- _Aim_
Pull out the lines from the line containing "low, high = KEY_RING_RADIUS" through the line containing "obj.matrix_world = world", both lines included, and copy them exactly.

- _Extracted data_
>> BEGIN
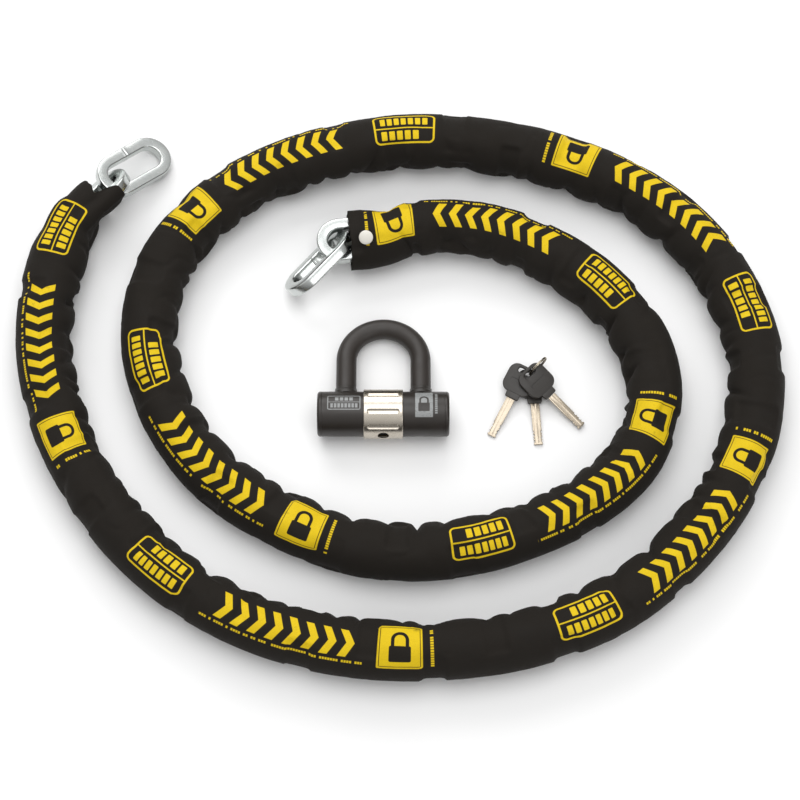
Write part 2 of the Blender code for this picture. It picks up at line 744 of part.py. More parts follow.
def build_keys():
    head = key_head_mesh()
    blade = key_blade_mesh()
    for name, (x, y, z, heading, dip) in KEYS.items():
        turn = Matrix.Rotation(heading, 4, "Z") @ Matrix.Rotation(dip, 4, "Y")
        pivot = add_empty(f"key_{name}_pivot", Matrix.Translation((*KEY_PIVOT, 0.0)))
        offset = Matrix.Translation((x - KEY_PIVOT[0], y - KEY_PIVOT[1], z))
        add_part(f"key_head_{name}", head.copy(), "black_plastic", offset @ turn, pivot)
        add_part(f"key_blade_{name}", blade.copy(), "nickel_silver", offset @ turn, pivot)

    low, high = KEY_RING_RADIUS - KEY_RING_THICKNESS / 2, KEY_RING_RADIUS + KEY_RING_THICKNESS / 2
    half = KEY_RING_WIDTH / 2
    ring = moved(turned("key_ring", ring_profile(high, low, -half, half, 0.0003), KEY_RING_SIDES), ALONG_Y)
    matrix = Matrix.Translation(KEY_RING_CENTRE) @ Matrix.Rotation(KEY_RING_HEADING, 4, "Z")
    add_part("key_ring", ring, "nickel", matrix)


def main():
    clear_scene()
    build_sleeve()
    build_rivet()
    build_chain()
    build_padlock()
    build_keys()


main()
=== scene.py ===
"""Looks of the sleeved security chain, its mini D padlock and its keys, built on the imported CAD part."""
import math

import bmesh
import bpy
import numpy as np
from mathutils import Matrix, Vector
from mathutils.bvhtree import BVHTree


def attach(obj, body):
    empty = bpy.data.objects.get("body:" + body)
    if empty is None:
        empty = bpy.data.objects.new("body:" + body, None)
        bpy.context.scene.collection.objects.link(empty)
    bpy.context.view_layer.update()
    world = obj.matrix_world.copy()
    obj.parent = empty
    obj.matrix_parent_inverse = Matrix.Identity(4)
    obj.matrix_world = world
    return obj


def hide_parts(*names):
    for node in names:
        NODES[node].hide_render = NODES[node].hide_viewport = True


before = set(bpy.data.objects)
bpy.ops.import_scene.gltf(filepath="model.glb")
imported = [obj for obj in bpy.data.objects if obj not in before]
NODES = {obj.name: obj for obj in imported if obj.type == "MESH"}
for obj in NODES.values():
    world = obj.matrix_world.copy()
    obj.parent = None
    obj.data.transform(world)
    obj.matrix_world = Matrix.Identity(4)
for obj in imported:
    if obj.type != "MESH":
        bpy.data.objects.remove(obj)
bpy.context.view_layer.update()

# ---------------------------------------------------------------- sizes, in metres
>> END
>> BEGIN
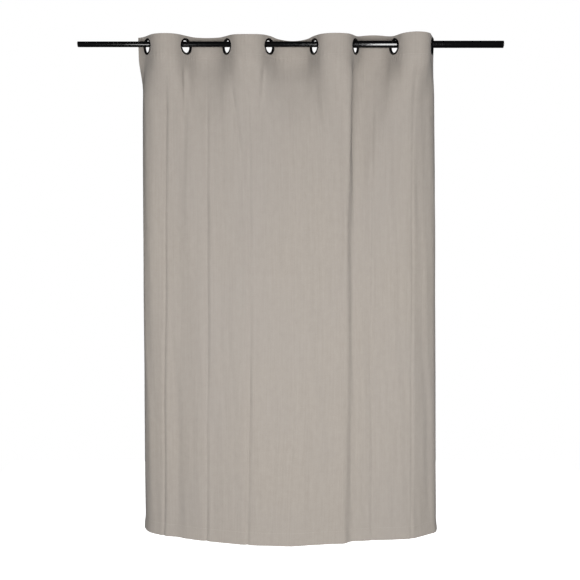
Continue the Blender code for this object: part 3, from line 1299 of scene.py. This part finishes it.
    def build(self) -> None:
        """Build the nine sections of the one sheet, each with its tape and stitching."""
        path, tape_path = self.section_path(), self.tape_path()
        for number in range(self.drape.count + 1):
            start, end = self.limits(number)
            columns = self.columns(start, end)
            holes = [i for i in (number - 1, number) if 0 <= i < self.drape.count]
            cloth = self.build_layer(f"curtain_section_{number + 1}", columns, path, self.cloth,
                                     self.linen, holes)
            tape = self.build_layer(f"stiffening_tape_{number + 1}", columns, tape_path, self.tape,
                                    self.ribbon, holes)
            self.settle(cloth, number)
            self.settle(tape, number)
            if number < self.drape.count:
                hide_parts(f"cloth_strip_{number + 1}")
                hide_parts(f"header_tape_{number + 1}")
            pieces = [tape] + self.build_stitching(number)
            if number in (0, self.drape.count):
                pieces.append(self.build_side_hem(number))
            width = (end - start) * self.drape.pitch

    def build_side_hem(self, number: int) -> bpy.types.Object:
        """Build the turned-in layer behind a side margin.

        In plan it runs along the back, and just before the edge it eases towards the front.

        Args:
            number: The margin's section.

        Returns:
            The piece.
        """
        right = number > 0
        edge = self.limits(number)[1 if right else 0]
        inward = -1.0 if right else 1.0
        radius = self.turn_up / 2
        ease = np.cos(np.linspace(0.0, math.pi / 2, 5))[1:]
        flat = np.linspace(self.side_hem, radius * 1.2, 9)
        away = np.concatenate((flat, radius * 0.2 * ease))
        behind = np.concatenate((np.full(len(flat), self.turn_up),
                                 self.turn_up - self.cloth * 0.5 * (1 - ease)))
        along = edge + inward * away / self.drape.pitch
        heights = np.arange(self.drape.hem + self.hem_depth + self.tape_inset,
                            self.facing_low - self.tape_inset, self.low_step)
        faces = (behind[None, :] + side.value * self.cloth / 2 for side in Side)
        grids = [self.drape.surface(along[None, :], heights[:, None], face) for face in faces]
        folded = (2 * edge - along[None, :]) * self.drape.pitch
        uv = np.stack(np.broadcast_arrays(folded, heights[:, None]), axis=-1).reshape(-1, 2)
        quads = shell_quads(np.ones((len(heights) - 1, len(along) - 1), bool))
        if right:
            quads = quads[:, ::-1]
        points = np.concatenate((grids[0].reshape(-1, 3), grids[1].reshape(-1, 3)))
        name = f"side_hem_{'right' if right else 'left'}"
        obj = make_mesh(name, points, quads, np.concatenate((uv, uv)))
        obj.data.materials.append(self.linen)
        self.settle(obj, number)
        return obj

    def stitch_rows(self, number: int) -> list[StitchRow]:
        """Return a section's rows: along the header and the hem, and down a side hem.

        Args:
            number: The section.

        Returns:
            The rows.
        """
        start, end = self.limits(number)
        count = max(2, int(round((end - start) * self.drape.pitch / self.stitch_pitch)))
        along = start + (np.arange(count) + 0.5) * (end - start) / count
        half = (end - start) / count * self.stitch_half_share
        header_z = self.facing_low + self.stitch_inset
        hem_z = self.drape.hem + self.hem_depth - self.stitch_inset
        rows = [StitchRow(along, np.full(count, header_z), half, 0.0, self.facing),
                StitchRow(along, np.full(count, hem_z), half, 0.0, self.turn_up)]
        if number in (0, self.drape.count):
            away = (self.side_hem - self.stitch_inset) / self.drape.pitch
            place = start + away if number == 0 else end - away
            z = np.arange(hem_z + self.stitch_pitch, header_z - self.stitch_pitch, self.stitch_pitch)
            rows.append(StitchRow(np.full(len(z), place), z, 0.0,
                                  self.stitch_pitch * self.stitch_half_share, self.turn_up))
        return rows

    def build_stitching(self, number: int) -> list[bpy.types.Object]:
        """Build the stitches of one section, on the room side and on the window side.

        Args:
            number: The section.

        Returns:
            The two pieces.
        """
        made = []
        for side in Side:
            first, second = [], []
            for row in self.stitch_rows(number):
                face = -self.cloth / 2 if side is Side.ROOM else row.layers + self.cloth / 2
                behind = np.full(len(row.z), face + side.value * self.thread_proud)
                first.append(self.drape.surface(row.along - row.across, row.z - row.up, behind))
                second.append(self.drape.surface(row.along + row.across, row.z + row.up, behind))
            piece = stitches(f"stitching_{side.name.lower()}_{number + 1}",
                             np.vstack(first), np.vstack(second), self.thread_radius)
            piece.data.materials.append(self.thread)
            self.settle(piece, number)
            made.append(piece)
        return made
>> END
>> BEGIN
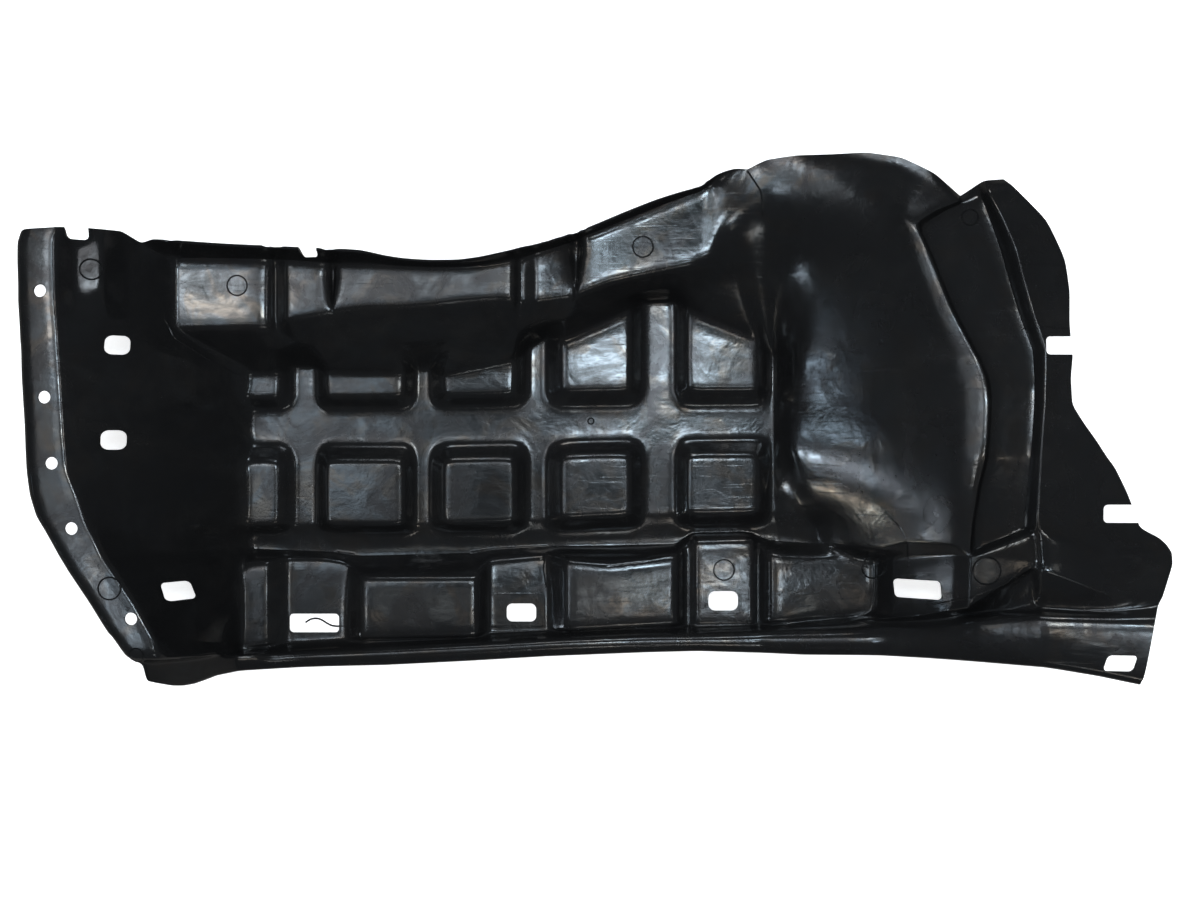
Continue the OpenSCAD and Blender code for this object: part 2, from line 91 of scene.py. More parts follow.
>> END
- _Reply to the exercise_
    low, high = KEY_RING_RADIUS - KEY_RING_THICKNESS / 2, KEY_RING_RADIUS + KEY_RING_THICKNESS / 2
    half = KEY_RING_WIDTH / 2
    ring = moved(turned("key_ring", ring_profile(high, low, -half, half, 0.0003), KEY_RING_SIDES), ALONG_Y)
    matrix = Matrix.Translation(KEY_RING_CENTRE) @ Matrix.Rotation(KEY_RING_HEADING, 4, "Z")
    add_part("key_ring", ring, "nickel", matrix)


def main():
    clear_scene()
    build_sleeve()
    build_rivet()
    build_chain()
    build_padlock()
    build_keys()


main()
=== scene.py ===
"""Looks of the sleeved security chain, its mini D padlock and its keys, built on the imported CAD part."""
import math

import bmesh
import bpy
import numpy as np
from mathutils import Matrix, Vector
from mathutils.bvhtree import BVHTree


def attach(obj, body):
    empty = bpy.data.objects.get("body:" + body)
    if empty is None:
        empty = bpy.data.objects.new("body:" + body, None)
        bpy.context.scene.collection.objects.link(empty)
    bpy.context.view_layer.update()
    world = obj.matrix_world.copy()
    obj.parent = empty
    obj.matrix_parent_inverse = Matrix.Identity(4)
    obj.matrix_world = world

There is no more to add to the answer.